Aggrieved, the assessee appealed before the Commissioner of Income Tax (Appeals) [CIT(A)] – National Faceless Appeal Centre, Delhi. The CIT(A) upheld the penalty, observing that the assessee failed to pay the self-assessment tax and interest, and that the case laws relied upon by the assessee were distinguishable. The CIT(A) concluded that the AO’s action was reasonable and justified. The assessee then appealed to the ITAT, raising multiple grounds challenging the penalty levy, including the non-applicability of penalty post-amendment, absence of wilful default, and violation of natural justice.
Reasoning
The ITAT, after hearing both parties and perusing the record, framed the short question: whether penalty under section 140A(3) read with section 221(1) for delayed payment of self-assessment tax can be sustained when the assessee had already discharged the interest liability attributable to such delay. The Tribunal noted that this issue was no longer res integra and was squarely covered in favour of the assessee by a series of Coordinate Bench decisions.
Legislative History and Amendment Analysis
The Tribunal meticulously examined the legislative history of section 140A(3). Prior to the amendment by the Direct Tax Laws (Amendment) Act, 1987, w.e.f. 1 April 1989, the provision allowed for levy of penalty at the rate of 2% for every month of default. However, the amendment replaced this penalty mechanism with a mandatory interest regime under sections 234A, 234B, and 234C. The amended section 140A(3) only treats the assessee as an “assessee in default” for the purpose of recovery of arrears of self-assessment tax, and not for levy of penalty. The Tribunal placed reliance on CBDT Circular No. 549, which clarified that the power to treat the assessee as a defaulter under the amended provision is limited to taking coercive recovery action, not to imposing penalty.

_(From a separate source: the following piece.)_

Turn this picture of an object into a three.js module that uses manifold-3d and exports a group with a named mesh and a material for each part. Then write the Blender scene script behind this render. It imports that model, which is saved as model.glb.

Interplay with Section 221(1)
The Revenue had invoked section 221(1) in conjunction with section 140A(3). However, the ITAT observed that there was no corresponding amendment to section 221(1) after 1987. The provision under section 221(1) empowers penalty for default in payment of tax, but when invoked for self-assessment tax post-amendment, it must be read harmoniously with the amended section 140A(3). Since the legislative intent was to substitute penalty with interest, the AO could not rely on section 221(1) to levy a separate penalty. The Tribunal noted that in First Global Stockbroking Private Limited (ITA Nos. 1786, 1951 & 1950/Mum/2024), the Coordinate Bench held that after the amendment, no penalty under section 140A(3) read with section 221(1) can be imposed for non-payment or delayed payment of self-assessment tax.
Binding Precedents
The ITAT followed the ratio in Heddle Knowledge Private Limited v. ITO [2018] 90 taxmann.com 376 (Mum. ITAT), wherein it was held that penalty under section 140A(3) stood annulled after the amendment, and the scope of treating the assessee as defaulter only empowers tax authorities to take recovery action. Similarly, in Dy. CIT v. Karanja Terminal & Logistics Pvt. Ltd. (taxmann.com 34 (Mum.)) and Dy. CIT v. Kamala Mills Ltd. (ITA No. 7775/7776/7777/Mum/2004), the Tribunal consistently held that penalty cannot be levied under the amended regime. The assessee also argued that the proviso to section 221(1) stipulates that if the assessee proves good and sufficient cause for default, no penalty should be levied. The assessee had demonstrated that the delay was due to bona fide financial difficulties and that interest had been paid. Therefore, even on merits, the penalty was not justified.
Rejection of CIT(A)’s Findings
The CIT(A) had dismissed the assessee’s appeal without meaningfully dealing with the binding decisions of the Tribunal. The ITAT found that the CIT(A) erred in treating the facts as distinguishable. The key aspect was not the quantum of tax or the period of delay, but the legal position post-amendment. The CIT(A) failed to appreciate that the provision for penalty under section 140A(3) itself stood replaced and that no penalty could be sustained under the old framework. The ITAT set aside the CIT(A)’s order, holding that it violated principles of natural justice by ignoring the assessee’s detailed submissions and the settled legal position.
Conclusion
The ITAT allowed the appeal and cancelled the penalty of ₹53,97,010 levied under section 140A(3) read with section 221(1) for A.Y. 2013-14. The Tribunal reiterated that post the Direct Tax Laws (Amendment) Act, 1987, self-assessment tax defaults attract only mandatory interest under sections 234A, 234B, and 234C, and not penalty. The amended section 140A(3) merely enables recovery action but does not authorize penalty. Since the Revenue failed to establish any wilful default or contumacious conduct, and the assessee had already discharged the interest liability, the penalty was unsustainable. This judgment provides authoritative guidance for taxpayers and tax authorities on the correct interpretation of section 140A(3) and its interplay with section 221(1).